The inherent dilemma inherent in all cases of speech regulation is that, once the government is given the power to regulate speech, that power will ultimately rest with government officials with their own political agendas. If you do not like living in a world where Zuckerberg wields outsized control over public debates, imagine living in one where the ultimate power to decide what content is published online rests with Greg Abbott. Or with Andy Oldham. Or with Samuel Alito.
Oldham’s opinion, moreover, necessarily permits a single state — the state of Texas — to decide the free speech regime that applies to every major social media company. That’s despite that people in the other 49 states, not to mention people in other countries, have no say over who wields power in Texas.
And what happens if another state — perhaps a blue state with very different views about what sort of content should be published online — enacts a law that contradicts Texas’s statute? What is Twitter or Facebook supposed to do if states enact conflicting laws and it is literally impossible to comply with both of them?

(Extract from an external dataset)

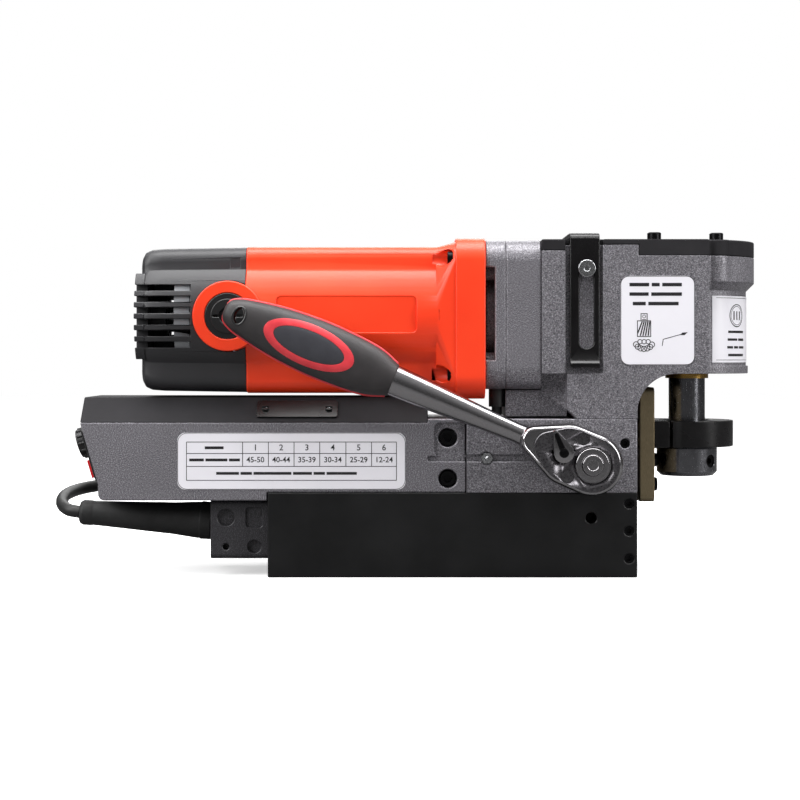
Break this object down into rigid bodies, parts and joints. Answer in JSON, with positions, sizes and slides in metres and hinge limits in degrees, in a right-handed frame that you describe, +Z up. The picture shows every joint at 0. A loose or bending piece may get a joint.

Current case law — cases like Barnette, Miami Herald, and Reno — respect these realities. They understand that, whatever the costs of giving media companies an outsized ability to shape political debates and culture, the cost of giving this power to government is so much worse.
It is likely that even the current Supreme Court, with its Republican-appointed supermajority, will respect existing law. After all, the Court already voted to block the Texas law last May, albeit in a 5-4 decision.
For now, though, the law is technically in effect, endangering the entire world’s ability to openly debate ideas online.